*Aim*
Print all the data, keeping every line exactly as it is.

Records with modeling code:
____________
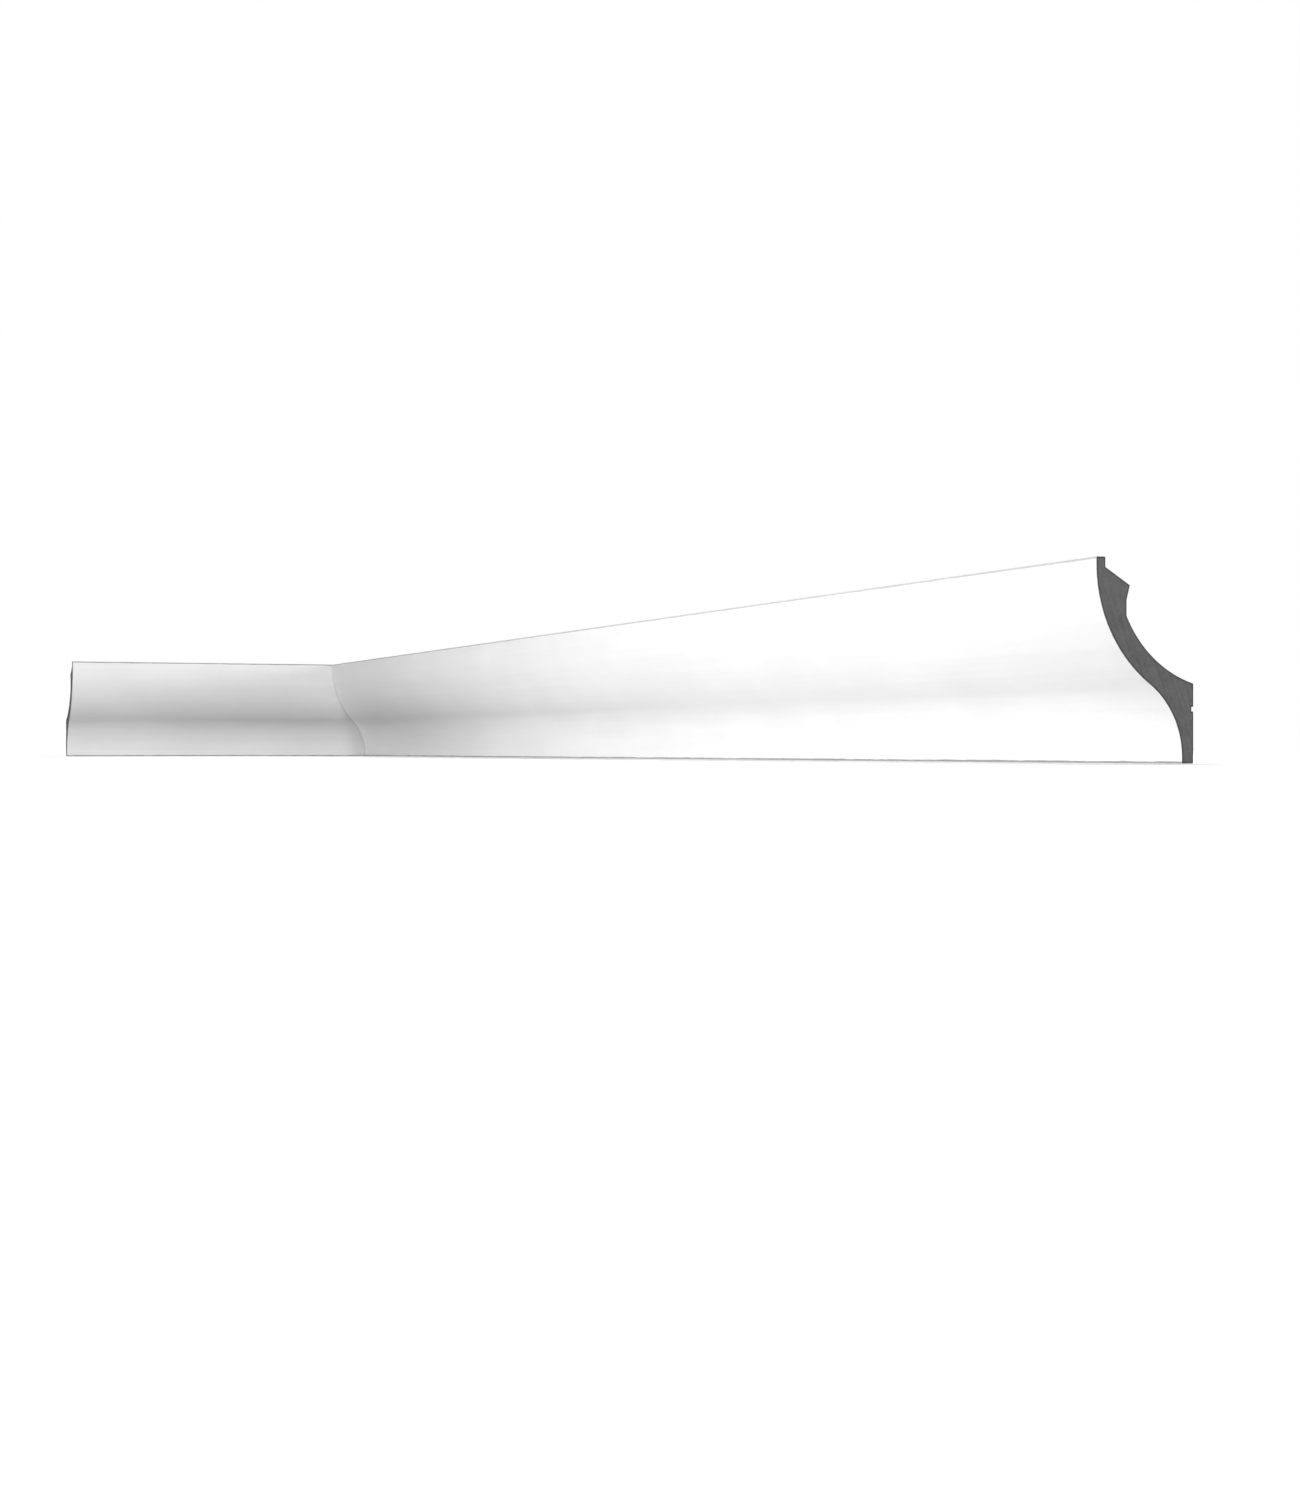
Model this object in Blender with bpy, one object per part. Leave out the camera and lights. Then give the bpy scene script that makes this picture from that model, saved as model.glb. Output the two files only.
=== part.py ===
"""A cornice moulding carried round an inside corner: a long length and its short return.

Both are lengths of one moulded section, an ovolo that turns into a cove. Each is cut at 45
degrees where it meets the other in the corner, and square at its free end. Metres, +Z up.
The lower edges lie at z = 0. The wall behind the long length is the plane y = 0, the wall
behind the return is x = 0, and the room is on the side of +X and -Y.
"""
import math

import bmesh
import bpy
from mathutils import Matrix, Vector

MM = 0.001

# How far each length runs along its wall, from the corner to the square end
LONG_RUN = 2000 * MM
RETURN_RUN = 400 * MM

# Front of the section, from the ceiling down to the lower edge
TOP_BAND = 4.5 * MM          # upright band above the ovolo
OVOLO_HEIGHT = 69.0 * MM     # swelling curve
COVE_HEIGHT = 42.5 * MM      # hollow curve, tangent to the ovolo
FOOT_BAND = 4.0 * MM         # upright band below the cove
PROJECTION = 65.0 * MM       # from the wall to the front of the top band
FOOT_THICKNESS = 7.7 * MM    # from the wall to the front of the foot band

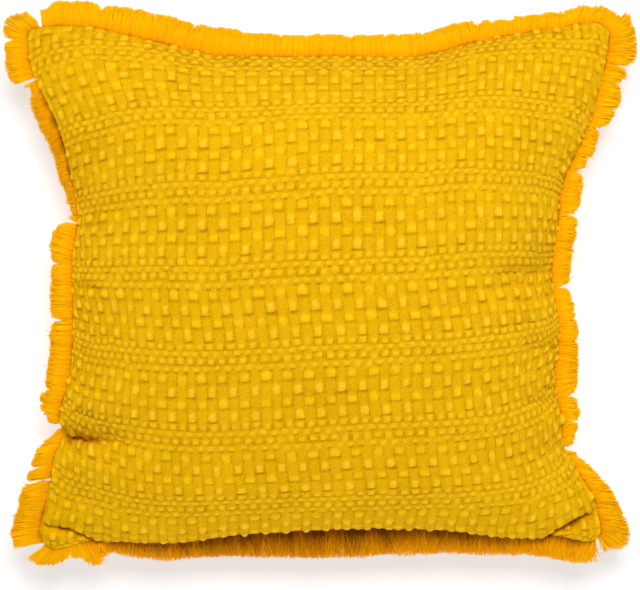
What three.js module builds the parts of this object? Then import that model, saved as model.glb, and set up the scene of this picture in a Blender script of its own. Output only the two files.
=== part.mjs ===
// A square scatter cushion with a woven cover and a brush fringe in its four seams,
// lying on its back. Millimetres, +Z up, +Y towards the cushion's top edge.
// The cover was cut 500 mm square. The filling draws its sides in and leaves thin ears
// at the corners, so the outline is a square with four uneven hollow sides.
import * as THREE from 'three';

// The cover, as sewn and filled
const CUT_SIZE = 500;
const FRONT_CROWN = 100;
const BACK_CROWN = 112;
const FLOOR_SOFTNESS = 6;
const CORNER_DRAW = 5;
const CORNER_REACH = 0.1;
const HIP_SHARE = 0.5;

// The four corners of the seam: how far each stands from the middle, and its height
const CORNERS = {
  topLeft: { x: -246, y: 221, z: 84 },
  topRight: { x: 244, y: 223, z: 77 },
  bottomLeft: { x: -239, y: -220, z: 80 },
  bottomRight: { x: 238, y: -217, z: 72 },
};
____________
*Correct result*
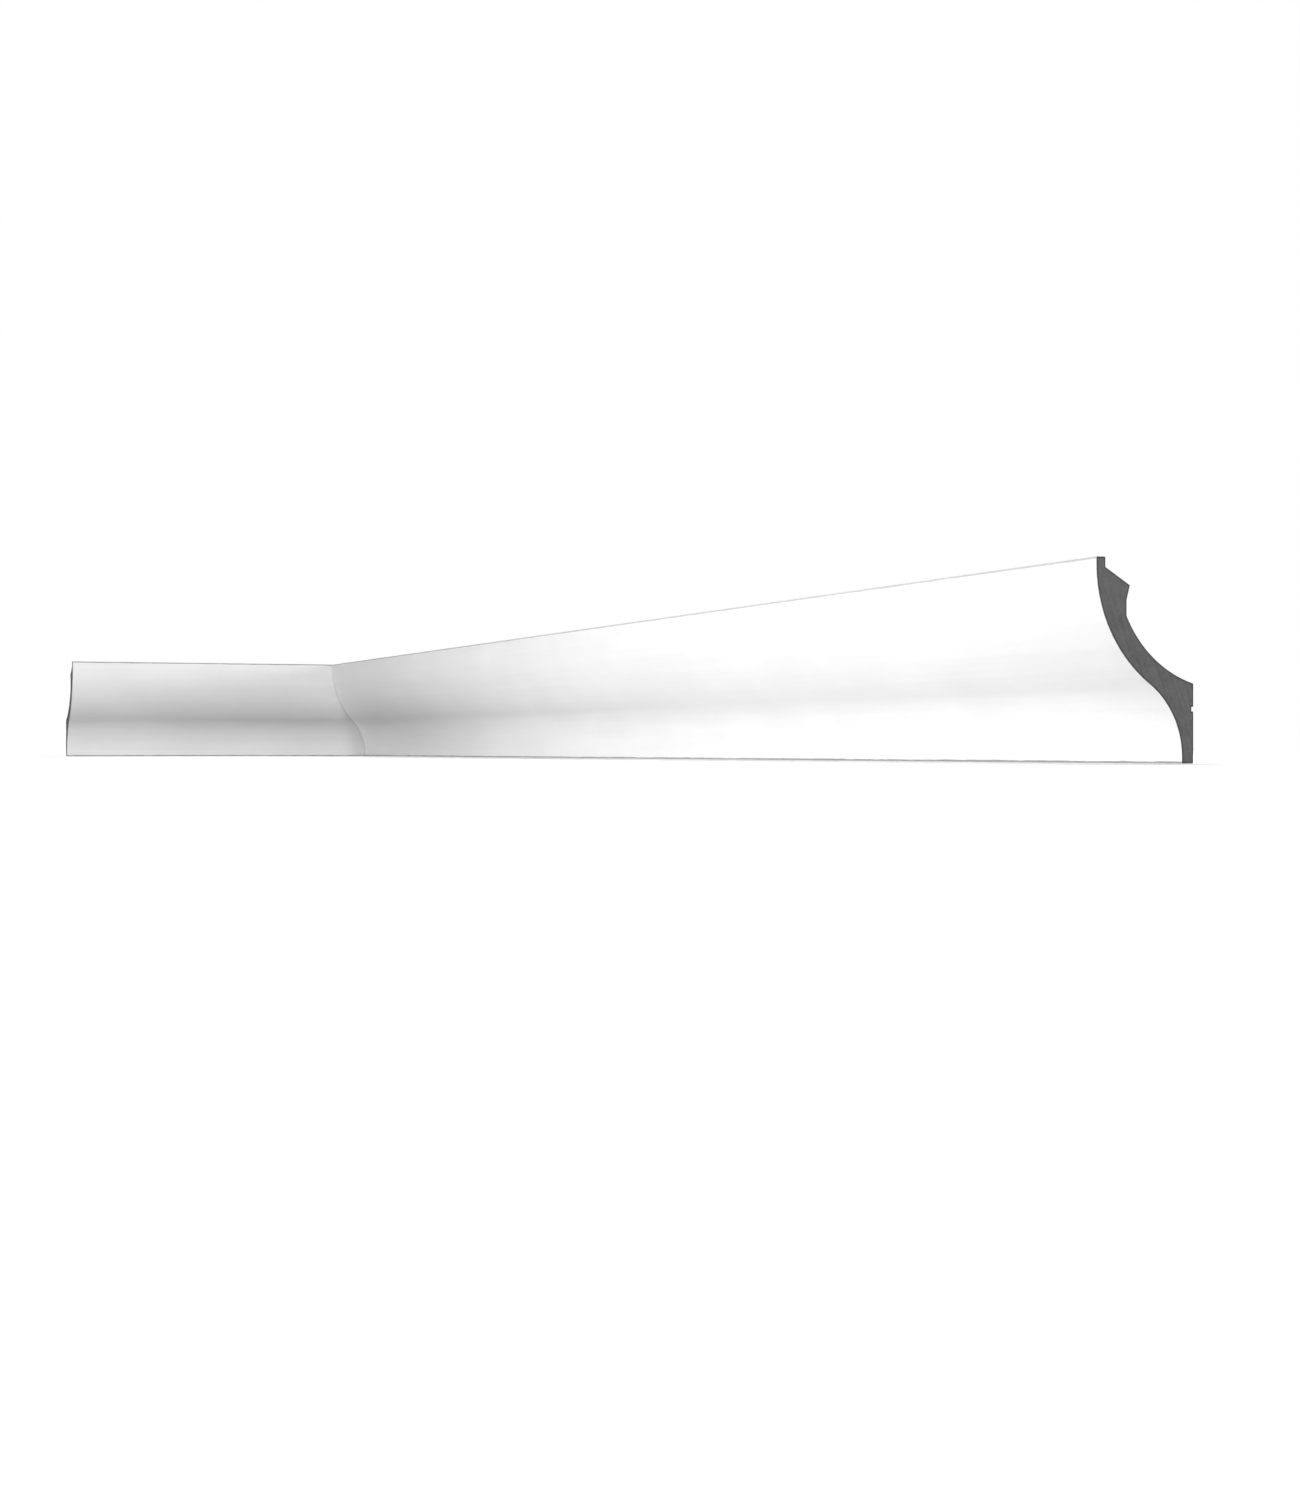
Model this object in Blender with bpy, one object per part. Leave out the camera and lights. Then give the bpy scene script that makes this picture from that model, saved as model.glb. Output the two files only.
=== part.py ===
"""A cornice moulding carried round an inside corner: a long length and its short return.

Both are lengths of one moulded section, an ovolo that turns into a cove. Each is cut at 45
degrees where it meets the other in the corner, and square at its free end. Metres, +Z up.
The lower edges lie at z = 0. The wall behind the long length is the plane y = 0, the wall
behind the return is x = 0, and the room is on the side of +X and -Y.
"""
import math

import bmesh
import bpy
from mathutils import Matrix, Vector

MM = 0.001

# How far each length runs along its wall, from the corner to the square end
LONG_RUN = 2000 * MM
RETURN_RUN = 400 * MM

# Front of the section, from the ceiling down to the lower edge
TOP_BAND = 4.5 * MM          # upright band above the ovolo
OVOLO_HEIGHT = 69.0 * MM     # swelling curve
COVE_HEIGHT = 42.5 * MM      # hollow curve, tangent to the ovolo
FOOT_BAND = 4.0 * MM         # upright band below the cove
PROJECTION = 65.0 * MM       # from the wall to the front of the top band
FOOT_THICKNESS = 7.7 * MM    # from the wall to the front of the foot band

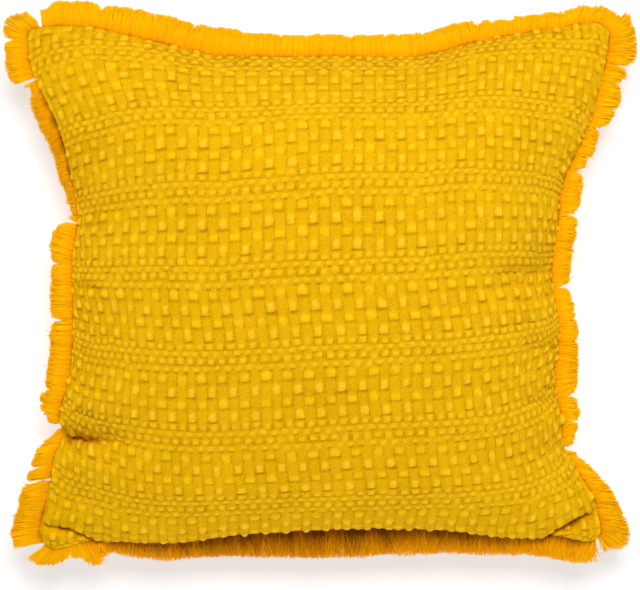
What three.js module builds the parts of this object? Then import that model, saved as model.glb, and set up the scene of this picture in a Blender script of its own. Output only the two files.
=== part.mjs ===
// A square scatter cushion with a woven cover and a brush fringe in its four seams,
// lying on its back. Millimetres, +Z up, +Y towards the cushion's top edge.
// The cover was cut 500 mm square. The filling draws its sides in and leaves thin ears
// at the corners, so the outline is a square with four uneven hollow sides.
import * as THREE from 'three';

// The cover, as sewn and filled
const CUT_SIZE = 500;
const FRONT_CROWN = 100;
const BACK_CROWN = 112;
const FLOOR_SOFTNESS = 6;
const CORNER_DRAW = 5;
const CORNER_REACH = 0.1;
const HIP_SHARE = 0.5;

// The four corners of the seam: how far each stands from the middle, and its height
const CORNERS = {
  topLeft: { x: -246, y: 221, z: 84 },
  topRight: { x: 244, y: 223, z: 77 },
  bottomLeft: { x: -239, y: -220, z: 80 },
  bottomRight: { x: 238, y: -217, z: 72 },
};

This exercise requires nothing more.